Nvidia's Shocking $57B Revenue Surge: Is Bitcoin's $91K Comeback a Game-Changer or a Bubble?

Nvidia surprised markets by posting fiscal third-quarter revenue of $57.01 billion, exceeding Wall Street estimates by nearly $2 billion. The company reported earnings of $1.30 per share, surpassing the analyst predictions of $1.26 EPS, while its revenue beat expectations set at $55.2 billion. Nvidia's robust performance is largely attributed to its data center business, which is crucial for powering artificial intelligence (AI) applications, contributing an impressive $51.2 billion—a significant increase from previous periods.
CEO Jensen Huang emphasized the ongoing strong demand for the company's Blackwell chip architecture and cloud GPUs, noting that products are sold out. Nvidia's fiscal fourth-quarter revenue guidance is equally optimistic, with projections of $65 billion, outpacing analyst forecasts of $62 billion. CFO Colette Kress highlighted that the company’s CUDA-powered accelerators are extending hardware lifespans, amplifying customer value, and solidifying Nvidia’s competitive edge in AI infrastructure. Although the gaming unit generated $4.3 billion in revenue—slightly below expectations—it still provided solid returns.

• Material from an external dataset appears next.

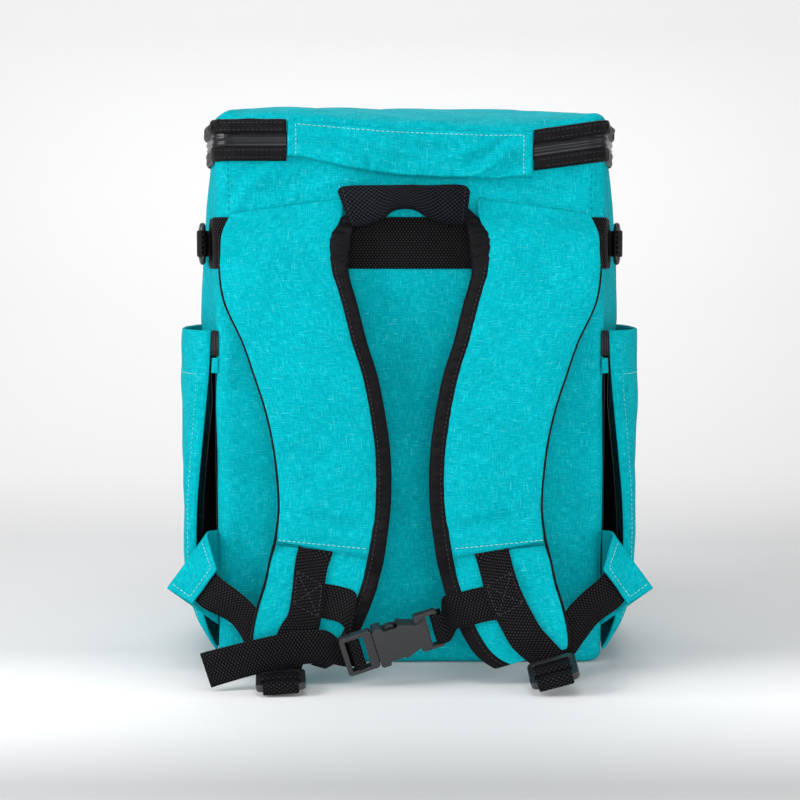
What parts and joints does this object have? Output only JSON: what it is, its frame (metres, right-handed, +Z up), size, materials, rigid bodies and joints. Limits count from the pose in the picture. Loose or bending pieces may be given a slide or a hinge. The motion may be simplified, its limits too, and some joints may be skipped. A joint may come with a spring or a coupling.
{
  "type": "soft cooler backpack",
  "caption": "Upright insulated soft cooler with a zipped lid, side pockets, a carry handle and padded shoulder straps joined by a chest buckle.",
  "frame": {"origin": "centre of the flat base, on the surface that the bag stands on", "axes": "+Z up, -Y towards the shoulder straps, +X to the right of someone who looks at the straps"},
  "size_m": [0.359, 0.3135, 0.421],
  "materials": {
    "teal_fabric": "heathered coated polyester, matte with a slight sheen",
    "black_fabric": "woven nylon lining and binding tape",
    "zip_coating": "satin polyurethane coating on the zip tape",
    "webbing": "ribbed black nylon webbing",
    "spacer_mesh": "black open spacer mesh",
    "moulded_plastic": "satin black moulded plastic"
  },
  "bodies": {
    "root": {"body_tub": "teal_fabric", "lid": "teal_fabric", "lid_hinge_panel": "teal_fabric", "tub_binding": "black_fabric", "zip_tape": "zip_coating", "lid_binding": "black_fabric", "zip_slider": "moulded_plastic", "load_webbing": "webbing", "side_ring_left": "moulded_plastic", "side_ring_right": "moulded_plastic", "ring_loop_left": "webbing", "ring_loop_right": "webbing", "strap_pad_left": "teal_fabric", "strap_pad_right": "teal_fabric", "strap_tail_left": "teal_fabric", "strap_tail_right": "teal_fabric", "strap_inner_binding_left": "black_fabric", "strap_inner_binding_right": "black_fabric", "strap_outer_binding_left": "black_fabric", "strap_outer_binding_right": "black_fabric", "carry_handle": "spacer_mesh", "side_pocket_left": "teal_fabric", "side_pocket_right": "teal_fabric", "pocket_gusset_left": "black_fabric", "pocket_gusset_right": "black_fabric", "gusset_elastic_left": "webbing", "gusset_elastic_right": "webbing", "gusset_tab_left": "teal_fabric", "gusset_tab_right": "teal_fabric", "anchor_wing_left": "teal_fabric", "anchor_wing_right": "teal_fabric", "ladder_lock_left": "moulded_plastic", "ladder_lock_right": "moulded_plastic", "shoulder_webbing_left": "webbing", "shoulder_webbing_right": "webbing", "anchor_webbing_left": "webbing", "anchor_webbing_right": "webbing", "buckle_socket": "moulded_plastic", "buckle_plug": "moulded_plastic", "sternum_webbing_right": "webbing", "sternum_webbing_left": "webbing", "sternum_tail_fold": "webbing"}
  },
  "joints": []
}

Nvidia's market capitalization has now surpassed $5 trillion, solidifying its position as the world’s most valuable company. The stock has soared 37% year-to-date and 25% over the last 12 months, with shares jumping 5% following the earnings report. Other chipmakers, such as AMD and Micron, have also benefited from the AI surge.
Bitcoin Rebounds Amidst AI Investment Sentiment
On a different front, Bitcoin has rebounded above $91,000 after dipping below $89,000, suggesting that some investors consider current prices to be entry points despite the prevailing uncertainty. This recovery comes amid cautious sentiment among major investors in AI stocks. Notably, Peter Thiel recently exited a $100 million stake in Nvidia, while SoftBank sold approximately $5.8 billion in shares. These moves have ignited discussions about the sustainability of AI-driven rallies.

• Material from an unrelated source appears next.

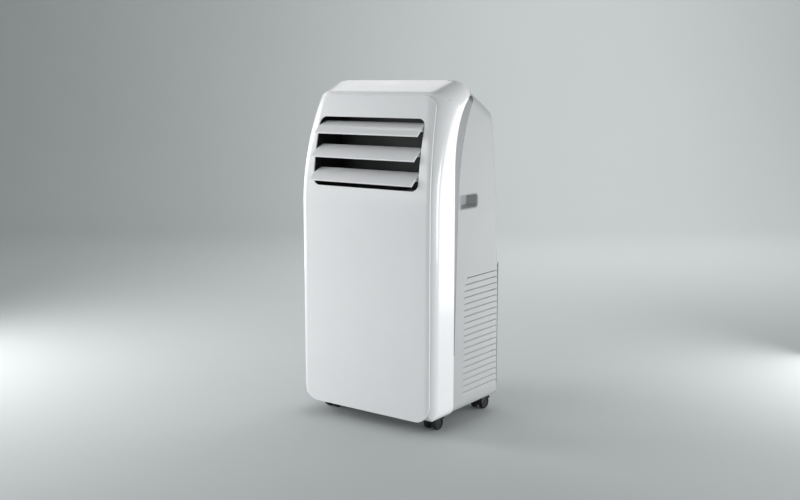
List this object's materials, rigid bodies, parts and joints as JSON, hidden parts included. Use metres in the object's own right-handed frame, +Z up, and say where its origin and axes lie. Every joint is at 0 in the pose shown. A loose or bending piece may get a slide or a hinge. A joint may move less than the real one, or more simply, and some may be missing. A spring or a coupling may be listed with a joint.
{
  "type": "portable air conditioner",
  "caption": "Upright portable air conditioner on twin-wheel castors, with a curved front, linked outlet vanes, sloped control plate, slotted sides and a round exhaust port at the back.",
  "frame": {"origin": "on the floor, under the middle of the object's box", "axes": "+X to the object's left-hand side as seen from behind and to the right as seen from the front, +Y to the back, +Z up"},
  "size_m": [0.33, 0.2805, 0.68],
  "materials": {
    "gloss_white": "gloss",
    "satin_white": "satin",
    "inner_white": "matte",
    "key_white": "gloss",
    "satin_grey": "satin silver paint",
    "display_lens": "gloss",
    "duct_black": "matte",
    "castor_black": "satin",
    "rubber_black": "matte",
    "filter_mesh": "woven nylon mesh",
    "galvanised_steel": "galvanised",
    "coil_fins": "rolled fins",
    "copper_pipe": "drawn copper",
    "black_enamel": "black enamel",
    "motor_steel": "zinc plated",
    "circuit_board": "solder mask"
  },
  "bodies": {
    "chassis": {"front_shell": "gloss_white", "front_panel": "gloss_white", "control_panel": "gloss_white", "rear_shell": "satin_white", "rear_cover": "satin_white", "exhaust_collar": "satin_white", "handle_cup_left": "satin_white", "handle_cup_right": "satin_white", "drip_tray": "inner_white", "evaporator_scroll": "inner_white", "condenser_scroll": "inner_white", "side_trim_left": "satin_grey", "side_trim_right": "satin_grey", "display_window": "display_lens", "outlet_duct": "duct_black", "cord_gland": "rubber_black", "base_pan": "galvanised_steel", "electrical_box": "galvanised_steel", "evaporator_coil": "coil_fins", "condenser_coil": "coil_fins", "discharge_pipe": "copper_pipe", "suction_pipe": "copper_pipe", "compressor": "black_enamel", "vane_motor": "motor_steel", "evaporator_motor": "motor_steel", "condenser_motor": "motor_steel", "control_board": "circuit_board"},
    "vane_top": {"vane_top": "gloss_white"},
    "vane_middle": {"vane_middle": "gloss_white"},
    "vane_bottom": {"vane_bottom": "gloss_white"},
    "vane_link": {"vane_link": "duct_black"},
    "key_power": {"key_power": "key_white"},
    "key_mode": {"key_mode": "key_white"},
    "key_fan": {"key_fan": "key_white"},
    "key_up": {"key_up": "key_white"},
    "key_down": {"key_down": "key_white"},
    "evaporator_rotor": {"evaporator_wheel": "duct_black", "evaporator_shaft": "motor_steel"},
    "condenser_rotor": {"condenser_wheel": "duct_black", "condenser_shaft": "motor_steel"},
    "intake_filter_frame": {"intake_grille": "satin_white", "intake_filter": "filter_mesh"},
    "drain_plug_lower": {"drain_plug_lower": "rubber_black"},
    "drain_plug_upper": {"drain_plug_upper": "rubber_black"},
    "castor_front_left": {"castor_hood_front_left": "castor_black"},
    "castor_wheels_front_left": {"castor_wheel_front_left_left": "castor_black", "castor_wheel_front_left_right": "castor_black", "castor_axle_front_left": "motor_steel"},
    "castor_front_right": {"castor_hood_front_right": "castor_black"},
    "castor_wheels_front_right": {"castor_wheel_front_right_left": "castor_black", "castor_wheel_front_right_right": "castor_black", "castor_axle_front_right": "motor_steel"},
    "castor_rear_left": {"castor_hood_rear_left": "castor_black"},
    "castor_wheels_rear_left": {"castor_wheel_rear_left_left": "castor_black", "castor_wheel_rear_left_right": "castor_black", "castor_axle_rear_left": "motor_steel"},
    "castor_rear_right": {"castor_hood_rear_right": "castor_black"},
    "castor_wheels_rear_right": {"castor_wheel_rear_right_left": "castor_black", "castor_wheel_rear_right_right": "castor_black", "castor_axle_rear_right": "motor_steel"}
  },
  "joints": [
    {"name": "vane_top_tilt", "type": "hinge", "parent": "chassis", "child": "vane_top", "pos_m": [0, -0.09002, 0.588], "axis": [1, 0, 0], "range_deg": [-40, 26]},
    {"name": "vane_middle_tilt", "type": "hinge", "parent": "chassis", "child": "vane_middle", "pos_m": [0, -0.10106, 0.542], "axis": [1, 0, 0], "range_deg": [-40, 26]},
    {"name": "vane_bottom_tilt", "type": "hinge", "parent": "chassis", "child": "vane_bottom", "pos_m": [0, -0.10823, 0.496], "axis": [1, 0, 0], "range_deg": [-40, 26]},
    {"name": "vane_link_turn", "type": "hinge", "parent": "vane_top", "child": "vane_link", "pos_m": [0, -0.07602, 0.583], "axis": [1, 0, 0], "range_deg": [-26, 40]},
    {"name": "key_power_press", "type": "slide", "parent": "chassis", "child": "key_power", "axis": [0, 0.3531, -0.9356], "range_m": [0, 0.0012], "stiffness_N_per_m": 400, "springref_m": -0.0005},
    {"name": "key_mode_press", "type": "slide", "parent": "chassis", "child": "key_mode", "axis": [0, 0.3531, -0.9356], "range_m": [0, 0.0012], "stiffness_N_per_m": 400, "springref_m": -0.0005},
    {"name": "key_fan_press", "type": "slide", "parent": "chassis", "child": "key_fan", "axis": [0, 0.3531, -0.9356], "range_m": [0, 0.0012], "stiffness_N_per_m": 400, "springref_m": -0.0005},
    {"name": "key_up_press", "type": "slide", "parent": "chassis", "child": "key_up", "axis": [0, 0.3531, -0.9356], "range_m": [0, 0.0012], "stiffness_N_per_m": 400, "springref_m": -0.0005},
    {"name": "key_down_press", "type": "slide", "parent": "chassis", "child": "key_down", "axis": [0, 0.3531, -0.9356], "range_m": [0, 0.0012], "stiffness_N_per_m": 400, "springref_m": -0.0005},
    {"name": "evaporator_fan_spin", "type": "hinge", "parent": "chassis", "child": "evaporator_rotor", "pos_m": [0, -0.11, 0.3931], "axis": [0, 1, 0], "continuous": true},
    {"name": "condenser_fan_spin", "type": "hinge", "parent": "chassis", "child": "condenser_rotor", "pos_m": [0.001, -0.004, 0.14], "axis": [1, 0, 0], "continuous": true},
    {"name": "castor_front_left_swivel", "type": "hinge", "parent": "chassis", "child": "castor_front_left", "pos_m": [-0.127, -0.076, 0.04], "axis": [0, 0, 1], "continuous": true},
    {"name": "castor_front_left_roll", "type": "hinge", "parent": "castor_front_left", "child": "castor_wheels_front_left", "pos_m": [-0.127, -0.067, 0.014], "axis": [1, 0, 0], "continuous": true},
    {"name": "castor_front_right_swivel", "type": "hinge", "parent": "chassis", "child": "castor_front_right", "pos_m": [0.127, -0.076, 0.04], "axis": [0, 0, 1], "continuous": true},
    {"name": "castor_front_right_roll", "type": "hinge", "parent": "castor_front_right", "child": "castor_wheels_front_right", "pos_m": [0.127, -0.067, 0.014], "axis": [1, 0, 0], "continuous": true},
    {"name": "castor_rear_left_swivel", "type": "hinge", "parent": "chassis", "child": "castor_rear_left", "pos_m": [-0.127, 0.096, 0.04], "axis": [0, 0, 1], "continuous": true},
    {"name": "castor_rear_left_roll", "type": "hinge", "parent": "castor_rear_left", "child": "castor_wheels_rear_left", "pos_m": [-0.127, 0.105, 0.014], "axis": [1, 0, 0], "continuous": true},
    {"name": "castor_rear_right_swivel", "type": "hinge", "parent": "chassis", "child": "castor_rear_right", "pos_m": [0.127, 0.096, 0.04], "axis": [0, 0, 1], "continuous": true},
    {"name": "castor_rear_right_roll", "type": "hinge", "parent": "castor_rear_right", "child": "castor_wheels_rear_right", "pos_m": [0.127, 0.105, 0.014], "axis": [1, 0, 0], "continuous": true},
    {"name": "intake_grille_pull", "type": "slide", "parent": "chassis", "child": "intake_filter_frame", "axis": [0, 1, 0], "range_m": [0, 0.06]},
    {"name": "drain_plug_lower_pull", "type": "slide", "parent": "chassis", "child": "drain_plug_lower", "axis": [0, 1, 0], "range_m": [0, 0.03]},
    {"name": "drain_plug_upper_pull", "type": "slide", "parent": "chassis", "child": "drain_plug_upper", "axis": [0, 1, 0], "range_m": [0, 0.03]}
  ],
  "couplings": [
    {"joint": "vane_middle_tilt", "follows": "vane_top_tilt", "ratio": 1},
    {"joint": "vane_bottom_tilt", "follows": "vane_top_tilt", "ratio": 1},
    {"joint": "vane_link_turn", "follows": "vane_top_tilt", "ratio": -1}
  ]
}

Regulatory bodies are also expressing concerns. The Bank of England has issued warnings about systemic threats posed by widespread AI use in finance, and the International Monetary Fund (IMF) has cited potential bubble risks in its global stability assessments. A Bank of America survey revealed that 45% of fund managers perceive an AI bubble as the most significant market threat. Further, Google CEO Sundar Pichai and JP Morgan’s Daniel Pinto have cautioned against "irrationality" in current market behaviors, while Klarna’s CEO voiced concerns over substantial data center investments spurred by AI demand.
Despite these worries, Nvidia’s impressive Q3 results have rekindled AI investment sentiment. The company defended its business model during its earnings call, countering skepticism about its data center accounting methods. The strong results affirm that AI demand remains robust, which appears to have positively influenced Bitcoin's pricing as well.
In a broader context, recent market fluctuations have highlighted an increased correlation between cryptocurrencies and traditional risk assets. Bitcoin's decline has closely mirrored downturns in major stock indices, including the S&P 500, Nikkei 225, Hang Seng, and Stoxx Europe 600. Crypto-linked stocks are increasingly viewed as interconnected with the global risk environment.
Interestingly, even gold—a traditional safe haven—has seen declines amid economic uncertainty. The rise in U.S. interest rates and diminished hopes for imminent Federal Reserve rate cuts have placed pressures on both gold and cryptocurrencies. The global crypto market has lost over $1 trillion in value over the past six weeks, with a quarter of its value evaporating since October.
The technical outlook for Bitcoin appears divided; some analysts see the current trading as a period of re-accumulation, with long-term investors seizing lower prices, while others warn that buyer fatigue could signal a deeper correction ahead. Nvidia’s robust results could provide some reassurance to investors in the face of bubble concerns, but the fundamental question remains: can this revival of AI investment sentiment translate into broader market confidence, or will it prove to be an isolated incident as investors grapple with complex signals surrounding technology valuations and the economic landscape?